The movie I chose this time was Uncharted, though I knew (from an online review) that it's based on a Playstation video game. I also know (from the same review) that fanboys of the game are, let's say, divided about its faithfulness to the source material. But gawd, we're talking about a Playstation video game; why should I care? The movie features Tom Holland, a 20-something who's been pretending to be a high school-aged Spider-Man for three or four movies now, and whose "kid" mannerisms don't quite jive with his chiseled jaw and highly developed physique. Co-starring with him are Mark Wahlberg, Antonio Banderas and I forget everybody else's name. Look them up, you're on the internet. Everybody in the cast was effective and the movie was totally fun in a way that would be ruined by thinking about it at all. You know, like a Playstation computer game.

Maybe you could say that it's derivative of blockbusters like Tomb Raider and National Treasure, but maybe you could also say that's becoming a legit genre and don't sweat its adherence to formula. The movie does somewhat lurch from one spectacular heist, stunt, chase, fight, or booby-trap-of-death scene to another with only the sketchiest of storylines connecting them; but again, formula. The script does land some laugh-worthy jokes without saying anything particularly clever or well, and without developing characters in whom you feel emotionally invested or who show signs of growth. But did you hear what I said about formula? Those things are all right but they're not why anyone choooses to see a movie like this. And it delivers what those people expect, in sometimes breathtaking fashion. It also delivers not one, but two teasers for a possible future franchise, one just before and the other midway through the closing credits. Without which, the formula says, the movie would seem incomplete.
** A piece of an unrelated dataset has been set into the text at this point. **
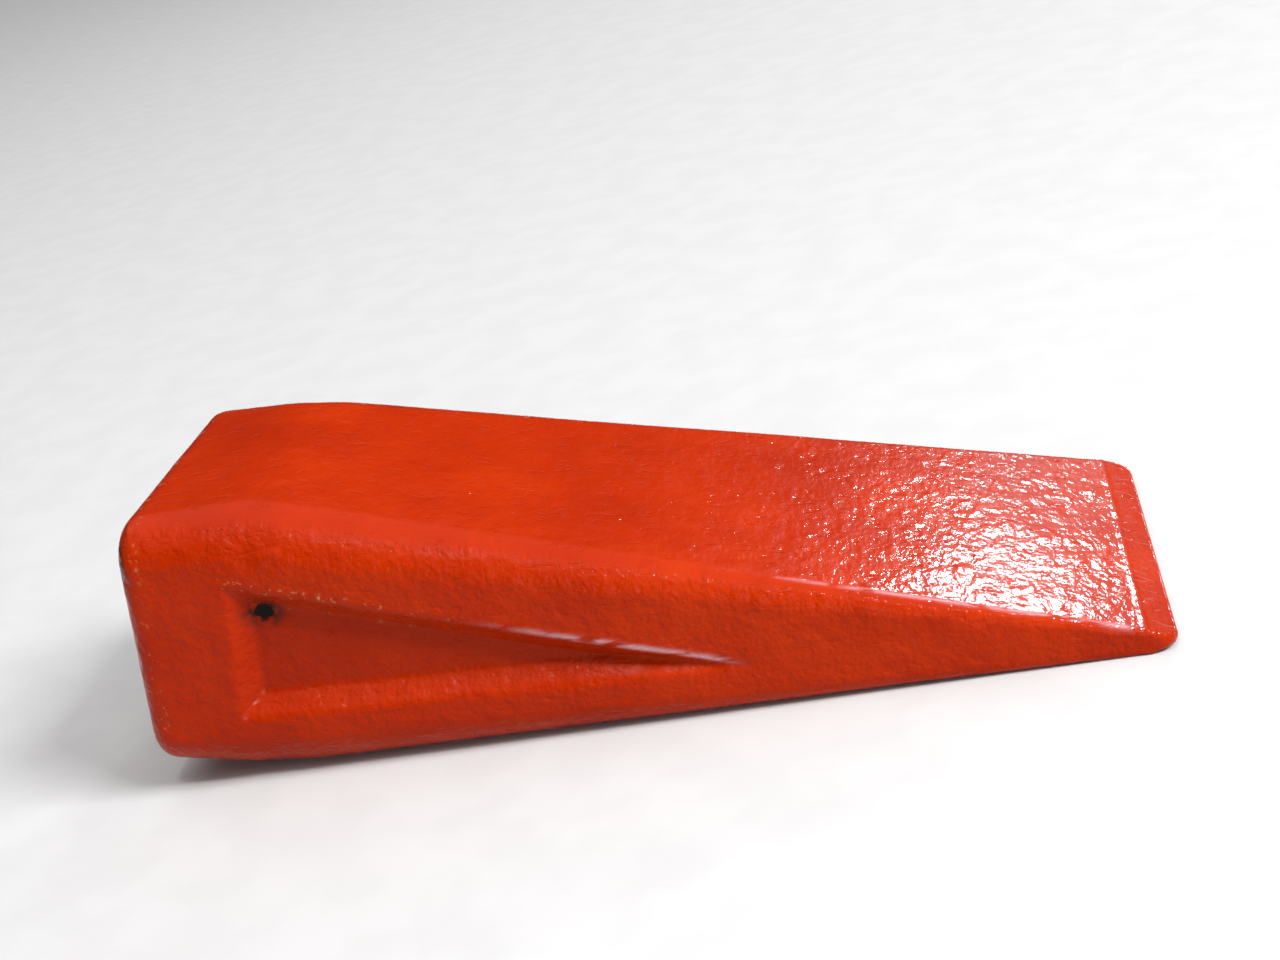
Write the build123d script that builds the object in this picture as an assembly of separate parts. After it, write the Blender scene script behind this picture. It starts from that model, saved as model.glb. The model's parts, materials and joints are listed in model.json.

Holland plays a "kid" (actually a 20-something, for once) who had a sad upbringing by nuns at an orphanage, which became even sadder when his older brother took off. He mixes cocktails for a living and picks pockets for spending money. Nate's only contact with brother Sam (did I remember the names right?), for many years, has been a series of postcards from exotic places, where Sam seems to be searching for a hidden fortune in Spanish gold. Then Wahlberg shows up, or rather a fellow treasure hunter named Sully who, long story short, manipulates Nate into joining his quest for the same treasure by hinting that if they find it, they might find Sam as well. Of course, Sully is lying, but a bunch of other folks who are hunting for the gold are even worse company – including an evil Spanish guy (Banderas) and his goon platoon, headlined by a woman whose favorite treasure-hunting tool is a throat-slitting knife. Yeah.

So their chase for the doubloons takes the (relatively) good guys and the bad guys halfway around the world and includes a slapstick heist at a New York auction house, a catacomb quest in Barcelona, aerial high jinks over the Philippines and ... huh. I've run out of storyline to synopsize. The only other thing to mention is that Tom Holland spends a night in a tropical bungalow with a beautiful girl and nothing happens between them, other than a little light betrayal between friends; so, clearly, ripped 20-something or not, he's still identifying with kids. Like, you know, the Playstation market.

Oh, well, here are Three Scenes That Made It For Me. (1) All the aerial hijinks involved in falling out of the back of a cargo plane. (2) All of the aerial hijinks involved in fighting hand-to-hand between two 16th century caravels sailing in mid-air, suspended below helicopters. (3) The weird treasure hunt through the nether regions of Barcelona, where places that haven't been seen in centuries are oddly juxtaposed with modern things like a dance club and a pizza place.

But this review would not be complete without adding Three Scenes That Unmade It For Me – things the movie could have done without, or done better. (1) Mlle. Throat Slitter performs her specialty on the character who's been built up as the villain of the piece. Not only is it one of the things you don't want to think about if you don't want to ruin the whole thing (like, what was the point of his whole character?) but it also isn't done well; the guy just keels over with amazingly little struggle or blood. It's a disturbingly undisturbing depiction of a brutal slaying, and the other characters are disturbingly undisturbed to see it. Which, I think, either suggests something disturbing about the audience this film was tailored to suit, or could have a dangerous influence on them. Maybe both. (2) The final shot of the movie, actually that mid-credits teaser scene, features the hero characters turning in shock and dismay to face ... who? You'll never know, probably. (3) The girl (not the throat-slitting one), after the friendly bit of mutual betrayal I mentioned ... never really figures in the story again. You see her realizing what's happened, but for all real dramatic purposes, she's out of the picture. I consider that a wasted opportunity on about the same level as the waste of the Spanish villain character – two instances, maybe enough to form a pattern, of the movie's writers dropping story threads that should have paid off. In a really decent story, like (say) Raiders of the Lost Ark, you would expect them to tie in, or tie up, in a satisfying way. I'm not asking for melting faces or a steamy love scene. OK, maybe I am. I'm just sayin'.